There is a little tale that Republican presidential candidate Mitt Romney has been spreading…There is a little tale that Republican presidential candidate Mitt Romney has been spreading around for a while now and, to paraphrase Mitt, it goes something like this: In America, if a kid makes the honor roll, I realize that he got to school on a bus, and the bus driver got him there. But I don’t give the bus driver credit for the honor roll. I give the kid credit for the honor roll, because in America we celebrate individual success.

This symbolic story, fully imbued with the chime of American exceptionalism, has accompanied the presidential candidate on the road ever since his incumbent challenger rather clumsily tried to make the point that success is interplay between society’s collective effort and an individual’s hard work. Predictably, in this charged political environment where campaigns are lurking to attack any gaffes, the president’s remarks culminated in a firestorm on the right with T-shirts and banners being embroidered with the words “you did build it” in an attempt to convince business owners that the president does not believe they should take credit for their own businesses. Though this dishonest misconstruction still persists, America can be proud that some more commendable fellows decided to return that remark to its context, arguing that it appears much worse in that light.

Evidently Romney believes that the president’s remarks are worse in context. However, the Republican nominee’s bus driver story typifies the straw-man arguments being made to support that point. Appreciation is not a zero-sum game where giving one side some recognition means the other becomes insignificant; saying the societal framework in which a person functions plays a role in individual success does not mean the credit has been stripped from the individual’s initiative. For instance, if I said the crowd at a Pirates game was phenomenal and helped Andrew McCutchen play a stellar game one day, it wouldn’t mean McCutchen deserved no credit for his performance. Similarly, recognizing that the bus driver plays a role in the kid’s being on the honor roll — which Romney himself has — does not invalidate the kid’s good work. There is enough credit to go around.

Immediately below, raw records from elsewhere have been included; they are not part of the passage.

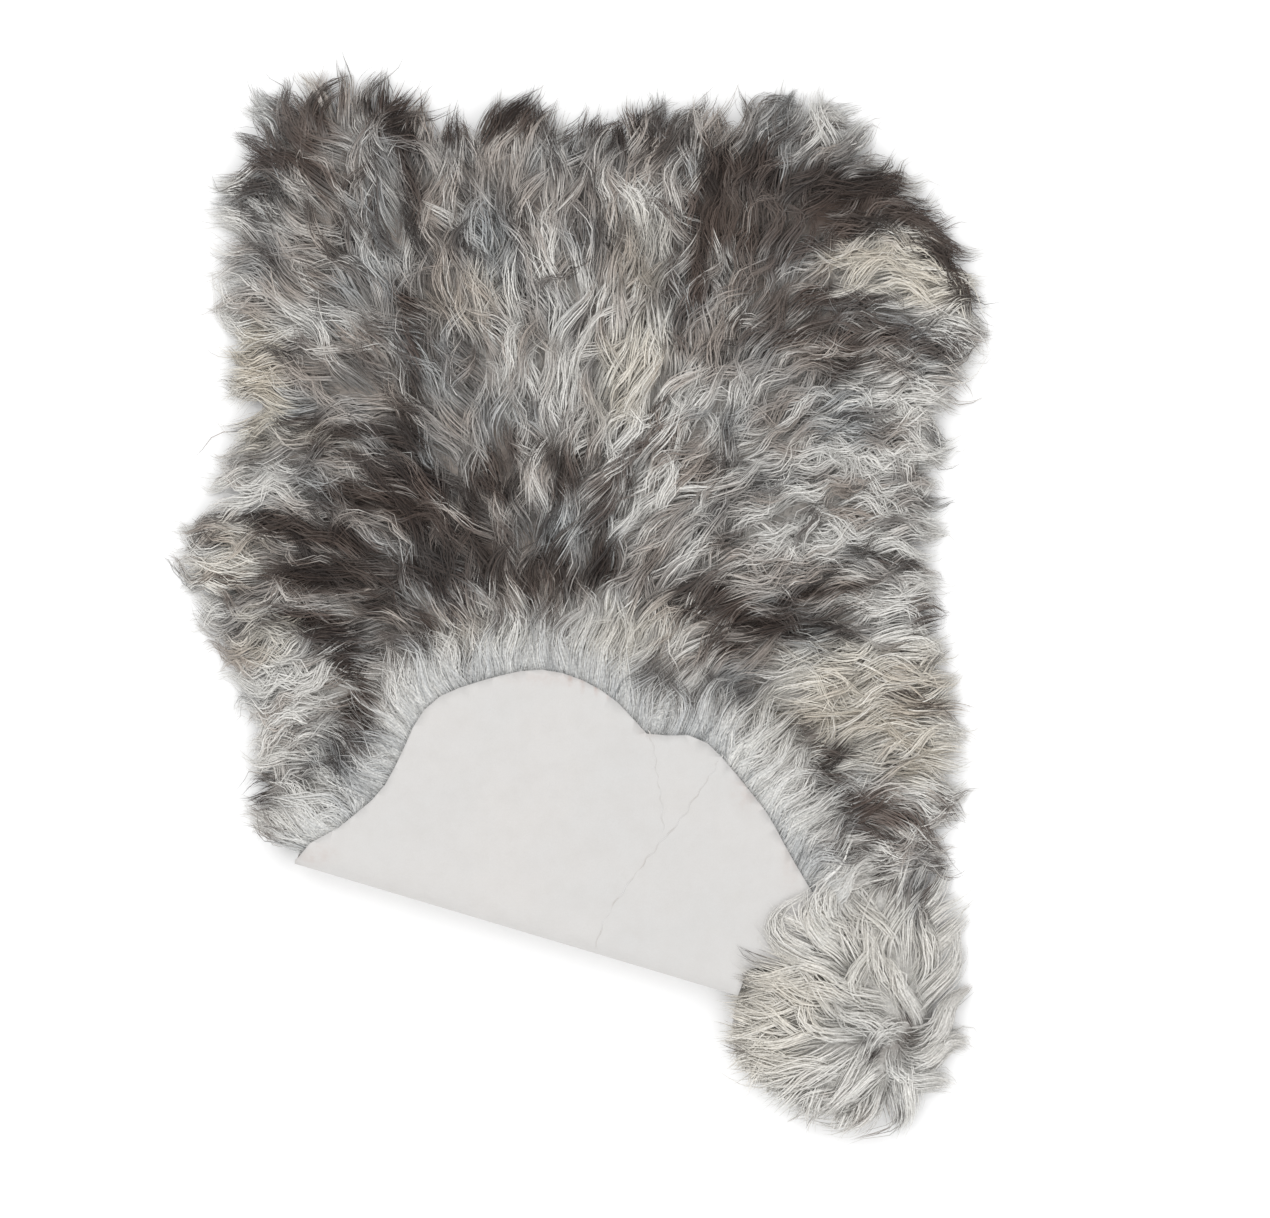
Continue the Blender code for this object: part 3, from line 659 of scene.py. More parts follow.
def lock_guides(roots, length, out=None):
    """The middle line of each lock in plan: it follows the lie of the wool and waves from side to side."""
    count = len(roots)
    curl = read(CURL, roots) if out is None else np.maximum(read(CURL, roots), FRINGE_CURL)
    cycles = mix(*WAVES_A_LOCK, curl) * chance.uniform(*WAVES_VARY, count)
    swing = np.radians(mix(*SWING, curl**SWING_POWER)) * chance.uniform(*SWING_VARIES, count)
    phase = PHASE_DRIFT * read(PHASE_NOISE, roots) + chance.normal(0, PHASE_VARIES, count)
    free = 1.0 if out is None else FRINGE_FREEDOM
    spread = mix(LEG_SPREAD, LOCK_SPREAD, smoothstep(read(FROM_LEG_MIDDLE, roots) / LEG_SPREAD_REACH))
    bias = free * np.radians(spread * chance.normal(0, 1, count) + BIAS_DRIFT * read(BIAS_NOISE, roots))
    turn = free * np.radians(chance.normal(0, TURN_VARIES, count) + TURN_DRIFT * read(LOCK_NOISE, roots))
    swing = swing * free
    place, guides = roots.copy(), [roots.copy()]
    step = length / GUIDE_STEPS
    for k in range(GUIDE_STEPS):
        share = k / GUIDE_STEPS
        way = read(WAY, place)
        if out is not None:
            way = mix(out, way, FRINGE_YIELDS[0] + FRINGE_YIELDS[1] * share)
        angle = np.arctan2(way[:, 1], way[:, 0])
        wave = swing * np.sin(2 * math.pi * cycles * share + phase) * mix(WAVE_AT_ROOT, 1.0, share)
        angle = angle + bias + wave + turn * (share - TURN_CENTRE)
        place = place + step[:, None] * np.stack([np.cos(angle), np.sin(angle)], axis=-1)
        guides.append(place)
    return np.stack(guides, axis=1)


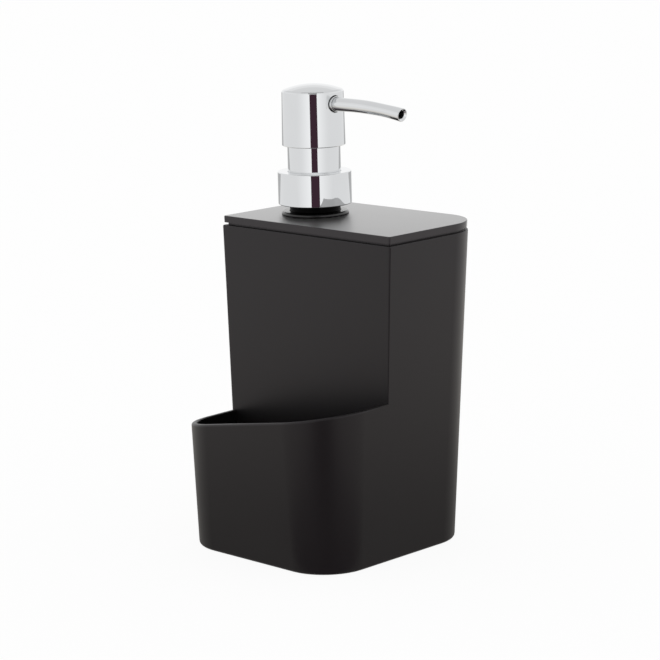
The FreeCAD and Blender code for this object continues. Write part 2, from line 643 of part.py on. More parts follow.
def spring_seat():
    outer = CHAMBER_BORE - HAND_FIT
    ring = tube(outer, outer - SEAT_WALL, CHAMBER_LEDGE, SEAT_TOP)
    half_bar = plate_on_pump(SEAT_BAR, outer - SEAT_WALL / 2, CHAMBER_LEDGE, CHAMBER_LEDGE + SEAT_BAR)
    return ring.fuse([half_bar, about_pump(half_bar, 180)]).removeSplitter()


def arc_pair(start, start_way, end, end_way):
    """Two arcs that join two places and leave each in its own direction."""
    way = start_way + end_way
    gap = end - start
    square = way.dot(way) - 4
    half = gap.dot(way)
    reach = (half - math.sqrt(half ** 2 - square * gap.dot(gap))) / square
    first = start + start_way * reach
    second = end - end_way * reach
    joint = (first + second) * 0.5
    arcs = []
    for a, corner, b in ((start, first, joint), (joint, second, end)):
        chord_middle = (a + b) * 0.5
        half_turn = math.acos(min(1, (chord_middle - a).Length / reach))
        share = math.cos(half_turn) / (1 + math.cos(half_turn))
        arcs.append(Part.Arc(a, chord_middle + (corner - chord_middle) * share, b).toShape())
    return arcs


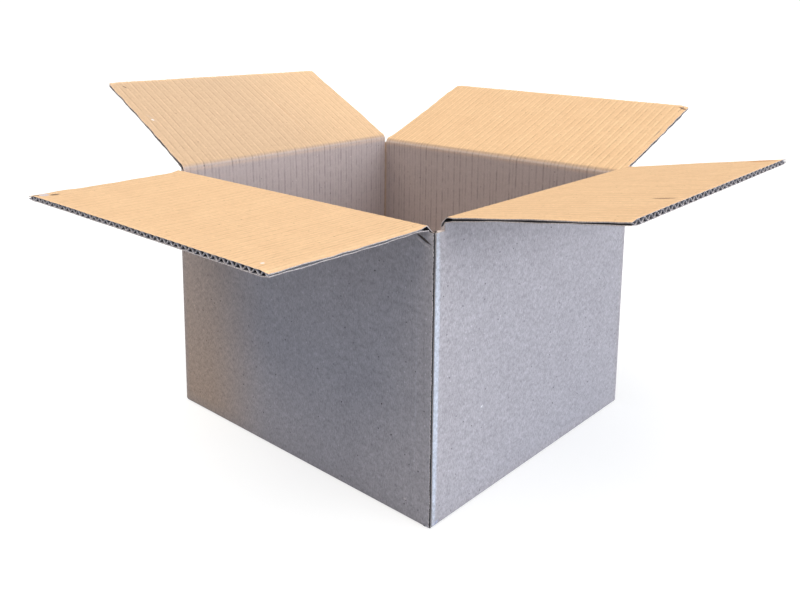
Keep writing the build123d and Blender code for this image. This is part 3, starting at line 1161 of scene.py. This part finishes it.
@dataclass(frozen=True)
class RawPaper:
    """Paper that the cut lays bare: the medium and the edges of the liners."""

    name: str
    colour: tuple[float, float, float]
    shade: tuple[float, float, float]
    scale: float
    # How dark the painted shade inside the flutes gets away from the cut, 1 for none.
    depth: float

    def make(self) -> bpy.types.Material:
        """The material: two shades mixed by fibre noise, with painted shade darkening it away from the cut,
        and a fibrous relief.
        """
        f = Finish(self.name)
        board = f.board_map()
        fibre = f.noise(board, self.scale, 4.0, 0.7)
        fuzz = f.noise(board, self.scale * 3.1, 2.0, 0.6)
        colour = f.mix(f.step(fibre, 0.35, 0.68), rgba(*self.shade), rgba(*self.colour))
        colour = f.tone(colour, 0.9 + (fuzz - 0.5) * 0.4)
        # Painted shade: darker away from the cut edge.
        colour = f.tone(colour, f.wear_and_light("edge") * (1.0 - self.depth) + self.depth)
        return f.finish(colour, fibre * 0.2 + fuzz * 0.1, 0.9 + (fuzz - 0.5) * 0.1, 0.7)


def board_materials(pitch: float) -> list[bpy.types.Material]:
    """One material for each Face, in its order, with flutes that press through a pitch apart."""
    low_fold, high_fold = 221.7, 226.0
    dark = (0.06, 0.045, 0.04)
    brown = (0.17, 0.10, 0.07)
    lilac = (0.50, 0.48, 0.56)
    white = (0.78, 0.78, 0.84)
    outside = LinerPaper(
        name="outside_liner",
        # Lilac grey: partly the outside liner's own grey, partly painted cool side light.
        colour=(0.435, 0.415, 0.46),
        cloud=(0.385, 0.365, 0.405),
        crease_and_shade_colour=(0.41, 0.375, 0.40),
        # Colour of the painted warm bounce light on the front wall.
        shade_and_bounce_colour=(0.475, 0.37, 0.315),
        line_depth=0.0,
        cloud_amount=0.6,
        fibre_amount=1.25,
        fleck_amount=0.6,
        pitch=pitch,
        marks=(
            # A pale bluish band along the rounded near corner: a painted highlight.
            Mark("right", -132.0, 112, 150, 3.8, 90, (0.56, 0.595, 0.70), 0.9, 0.4),
            # Two pressed lines on the front wall, each a dark line with a paler one beside it: the painted
            # shade and highlight of the dent.
            Mark("front", -12, 110, 120, 0.7, 90, (0.33, 0.31, 0.34), 0.30, 0.8),
            Mark("front", -17, 110, 120, 0.8, 90, (0.50, 0.46, 0.48), 0.22, 0.8),
            Mark("front", 131, 110, 108, 0.7, 90, (0.34, 0.33, 0.38), 0.35, 0.8),
            Mark("front", 135, 110, 108, 0.8, 90, (0.52, 0.52, 0.60), 0.25, 0.8),
            Mark("front", 102.9, 83.5, 0.9, 0.8, 0, dark, 0.95, 0.3),
            Mark("right", -78.2, 75.6, 1.6, 0.9, 30, white, 0.9, 0.4),
            Mark("right", -90.1, 64.4, 0.9, 0.7, 0, dark, 0.75, 0.4),
            Mark("front", 126.1, 15.5, 1.8, 0.9, 10, (0.62, 0.58, 0.60), 0.8, 0.4),
            Mark("front", 127.2, 14.2, 0.7, 0.6, 0, dark, 0.85, 0.3),
            Mark("front", 147.6, 1.5, 2.2, 1.4, 0, white, 0.8, 0.5),
            Mark("right", -129.5, 2.5, 4.0, 1.8, 40, (0.34, 0.38, 0.56), 0.6, 0.5),
            # Near the top of the near corner: a painted shadow line with a pale line beneath it, and a darker
            # band just under the fold.
            Mark("front", 140.5, 215.6, 9.0, 1.25, -25, dark, 0.95, 0.3),
            Mark("front", 140.0, 213.0, 8.4, 1.1, -25, (0.62, 0.58, 0.60), 0.8, 0.5),
            Mark("front", 138, 219, 12, 1.5, 0, (0.30, 0.27, 0.28), 0.5, 0.6),
        ),
    )
    inside = LinerPaper(
        name="inside_liner",
        colour=(0.66, 0.465, 0.295),
        cloud=(0.61, 0.42, 0.262),
        crease_and_shade_colour=(0.48, 0.350, 0.248),
        # Painted shade: greyer and darker on the walls inside the box.
        shade_and_bounce_colour=(0.475, 0.405, 0.405),
        line_depth=0.29,
        cloud_amount=0.55,
        fibre_amount=0.38,
        fleck_amount=0.35,
        pitch=pitch,
        marks=(
            Mark("front", -137.0, low_fold + 133.0, 4.5, 7.5, 90, lilac, 0.95, 0.5),
            Mark("front", -131.0, low_fold + 127.0, 4.5, 3.4, 97, dark, 0.8, 0.4),
            Mark("front", -140.0, low_fold + 136.8, 6.0, 1.5, 5, dark, 0.9, 0.4),
            Mark("front", 129.0, low_fold + 131.5, 1.8, 1.6, 60, (0.84, 0.80, 0.82), 0.85, 0.5),
            Mark("left", 119.4, high_fold + 127.5, 3.2, 0.9, 60, dark, 0.85, 0.4),
            Mark("left", 121.5, high_fold + 73, 9.0, 1.5, 75, (0.50, 0.40, 0.33), 0.45, 0.6),
            Mark("left", 122.0, high_fold + 70.5, 2.0, 1.1, 60, white, 0.8, 0.5),
            # A long pressed line on the left flap: a dark line and a pale one beside it, the painted shade and
            # highlight of the dent.
            Mark("left", -32.6, high_fold + 63, 66, 0.8, 88, (0.50, 0.32, 0.19), 0.45, 0.7),
            Mark("left", -30.8, high_fold + 63, 66, 0.8, 88, (0.80, 0.60, 0.42), 0.35, 0.7),
            Mark("back", -27.2, high_fold + 130, 2.4, 1.4, 80, (0.55, 0.42, 0.33), 0.8, 0.5),
            Mark("back", -142.0, low_fold + 131.5, 5.5, 1.8, 15, brown, 0.85, 0.6),
            Mark("right", 122.0, high_fold + 122, 13.0, 9.0, 95, (0.50, 0.27, 0.13), 0.75, 0.6),
            # Painted shade at the far end of the right flap's fold.
            Mark("right", 127.0, high_fold + 10, 12.0, 7.0, 80, (0.42, 0.28, 0.19), 0.6, 0.6),
            Mark("right", -51.6, high_fold + 122, 10.0, 2.4, 87, brown, 0.75, 0.5),
        ),
    )
    cut = RawPaper("cut_edge", (0.70, 0.65, 0.66), (0.42, 0.37, 0.38), 900.0, 1.0)
    # The medium's pale bluish colour is a painted highlight of the cool side light on the cut flutes, and it
    # is painted dark deeper in.
    flute = RawPaper("fluted_medium", (0.86, 0.86, 0.95), (0.62, 0.61, 0.68), 500.0, 0.16)
    return [finish.make() for finish in (outside, inside, cut, flute)]


# ---------------------------------------------------------------- studio


@dataclass(frozen=True)
class Studio:
    """Pale floor, soft lights and the camera."""

    eye: tuple[float, float, float] = (0.4802, -0.534, 0.3595)
    azimuth: float = 42.194
    look_down: float = 15.468
    roll: float = 0.16
    lens: float = 36.65
    shift_y: float = -0.075
    floor_glow: float = 0.74
    seen_white: float = 1.1
    sky_light: float = 0.46

    def floor(self) -> None:
        """A wide pale floor just under the box."""
        mesh = bpy.data.meshes.new("floor")
        half = 40.0
        z = -0.05 * MM
        corners = [(-half, -half, z), (half, -half, z), (half, half, z), (-half, half, z)]
        mesh.from_pydata(corners, [], [(0, 1, 2, 3)])
        floor = bpy.data.objects.new("floor", mesh)
        bpy.context.scene.collection.objects.link(floor)
        f = Finish("pale_floor")
        place = f.node("ShaderNodeTexCoord", {}, {}, "Object")
        colour = f.mix(f.noise(place, 3.0), rgba(0.30, 0.33, 0.37), rgba(0.32, 0.35, 0.39))
        join(f.tree, f.shader.inputs["Base Color"], colour)
        f.shader.inputs["Roughness"].default_value = 0.9
        seen = f.node("ShaderNodeLightPath", {}, {}, "Is Camera Ray")
        glow = f.mix(seen, rgba(0.0, 0.0, 0.0), rgba(1.0, 0.98, 0.96))
        join(f.tree, f.shader.inputs["Emission Color"], glow)
        f.shader.inputs["Emission Strength"].default_value = self.floor_glow
        mesh.materials.append(f.material)

    def lamp(self, name: str, place: tuple, spread: float, power: float, colour: tuple) -> None:
        """A wide, far lamp that faces the box.

        Args:
            name: Its name.
            place: Direction that it shines from.
            spread: Width of its disc in degrees: the wider, the softer its shadows.
            power: Its power.
            colour: Its colour.
        """
        data = bpy.data.lights.new(name, "SUN")
        data.angle = math.radians(spread)
        data.energy = power * math.pi
        data.color = colour
        lamp = bpy.data.objects.new(name, data)
        lamp.location = place
        lamp.rotation_mode = "QUATERNION"
        lamp.rotation_quaternion = (-Vector(place)).to_track_quat("-Z", "Y")
        bpy.context.scene.collection.objects.link(lamp)

    def world(self) -> None:
        """Even pale surroundings, which light the box less brightly than they look."""
        world = bpy.data.worlds.new("studio")
        bpy.context.scene.world = world
        world.use_nodes = True
        tree = world.node_tree
        tree.nodes.clear()
        path = tree.nodes.new("ShaderNodeLightPath")
        shown = tree.nodes.new("ShaderNodeBackground")
        shown.inputs["Color"].default_value = rgba(1.0, 1.0, 1.0)
        shown.inputs["Strength"].default_value = self.seen_white
        light = tree.nodes.new("ShaderNodeBackground")
        light.inputs["Color"].default_value = rgba(0.86, 0.96, 1.10)
        light.inputs["Strength"].default_value = self.sky_light
        both = tree.nodes.new("ShaderNodeMixShader")
        output = tree.nodes.new("ShaderNodeOutputWorld")
        tree.links.new(path.outputs["Is Camera Ray"], both.inputs[0])
        tree.links.new(light.outputs[0], both.inputs[1])
        tree.links.new(shown.outputs[0], both.inputs[2])
        tree.links.new(both.outputs[0], output.inputs[0])

    def camera(self) -> None:
        """The camera, looking down at the near corner."""
        data = bpy.data.cameras.new("camera")
        data.lens = self.lens
        data.shift_y = self.shift_y
        data.clip_start, data.clip_end = 0.01, 200.0
        camera = bpy.data.objects.new("camera", data)
        a, e = math.radians(self.azimuth), math.radians(self.look_down)
        back = Vector((math.sin(a) * math.cos(e), -math.cos(a) * math.cos(e), math.sin(e)))
        camera.location = self.eye
        camera.rotation_mode = "QUATERNION"
        turn = Quaternion((0, 0, 1), math.radians(self.roll))
        camera.rotation_quaternion = (-back).to_track_quat("-Z", "Y") @ turn
        bpy.context.scene.collection.objects.link(camera)
        bpy.context.scene.camera = camera

    def build(self) -> None:
        """Sets up the whole studio."""
        self.floor()
        self.world()
        self.lamp("overhead", (-0.3, -0.42, 2.0), 70.0, 0.955, (1.0, 0.845, 0.62))
        self.lamp("right_side", (2.0, 0.35, 0.05), 60.0, 1.41, (0.92, 0.95, 0.96))
        self.camera()
        bpy.context.scene.view_settings.view_transform = "Standard"


# ---------------------------------------------------------------- the whole box


def box_panels(frame: dict, board: Board) -> list[Panel]:
    """The four panels in the order of the strip: right, back, left, front.

    Args:
        frame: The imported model.
        board: The board.

    Returns:
        The panels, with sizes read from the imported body, hinges and flaps.
    """
    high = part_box(BODY)[1]
    hinges = {joint["child"]: joint for joint in frame["joints"]}
    panels = []
    for number, (name, out) in enumerate(OUTWARD.items()):
        flap_low, flap_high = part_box(f"{name}_flap")
        on_x = out[0] != 0
        span = (flap_low.y, flap_high.y) if on_x else (flap_low.x, flap_high.x)
        sense = out[0] if on_x else -out[1]
        start, stop = sorted((sense * span[0], sense * span[1]))
        panels.append(
            Panel(
                name,
                out,
                high.y if on_x else high.x,
                high.x if on_x else high.y,
                hinges[f"{name}_flap"]["pos_m"][2],
                start,
                stop,
                LAPS[name],
                100 * number + 7,
                RIPPLES[name],
            )
        )
    return panels


def main() -> None:
    """Builds the walls, the bottom, the tab, the flaps and the studio, in that order."""
    logging.basicConfig(level=logging.INFO, format="%(message)s")
    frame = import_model()
    board = Board()
    panels = box_panels(frame, board)
    right, back, left, front = panels
    materials = board_materials(board.pitch)
    slot_bottom = front.fold - 1 * MM
    Walls(panels, board, slot_bottom).build(materials)
    GlueTab("glue_tab", front, board, front.half - 39 * MM, front.half - 4.5 * MM).build(materials)
    for panel, height, slot in ((right, 0.0, 4.6), (left, 0.0, 4.6), (front, 4.0, 5.0), (back, 4.0, 5.0)):
        reach = panel.half - slot * MM
        BottomLeaf(f"{panel.name}_bottom_flap", panel, board, -reach, reach, height * MM).build(materials)
    limits = {joint["child"]: joint["range_deg"][1] for joint in frame["joints"]}
    for panel in panels:
        elevation = math.radians(180 - limits[f"{panel.name}_flap"])
        Flap(panel, board, elevation, FLAP_LENGTH, **FLAP_SHAPES[panel.name]).build(materials)
    Studio().build()


if __name__ == "__main__":
    main()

Zoom out of Romney’s story though. The truth is that politicians and economists have now taken on a debate that psychologists have been having for a century or more. Do we succeed primarily because we are born with inherent qualities, or is success more related to our environment? If a Pell Grant funds your education and you stay up until 2 a.m. churning out information from books, how much credit would you give yourself for any consequent success? Of course there are probably a lot of people on Pell Grants who would not turn out to be as successful, but if there were no grants, you probably wouldn’t have the opportunity to sit up into the wee hours for a bachelor’s degree. So would you say it’s 50-50 between the two?

Success is some combination between nature and nurture, which makes it difficult to understand why people like Romney are bent on redefining the “nature” part of that argument by tearing down government. Indeed, Julian Sanchez, a research fellow at the Cato Institute libertarian think tank and a libertarian writer, argues that individuals should realize that collectiveness is important, but what makes President Barack Obama think people should have that realization through government? Sanchez wonders: Why can’t the appreciation for the societal framework be through our golf clubs, book clubs and other civic organizations? That argument would probably carry more weight if book clubs started building roads, schools and parks all over America — but they don’t, so that argument is nonsense.

It is one thing to say you don’t trust in modern governance and a different thing to say you don’t believe in the concept of government. If people like Sanchez are willing to be honest, they will admit that government has a lot more to do with the surroundings they were born into than the golf club they joined some 20 years later. Romney’s story preys on the convoluted idea that practical government cannot perfectly align itself with what it is supposed to be in theory. But that is the task he is asking America to trust him with — to make government as close as possible to its theoretical goal of looking out for the welfare of all.

Having said that success is some combination between nature and nurture, there might be an inclination to claim that this column has centered too much on supporting the collective framework through government, and indeed it has — because individual initiative is not under attack. That happens under despotism. Rather, it is the collective framework through government which is under attack because that is what happens when a bunch of self-serving ideologues get into positions of influence and try to pull up the ladder behind them. What would you say the nature-nurture combination of success is? Is it 50-50, 60-40, 15-75 or 100-0?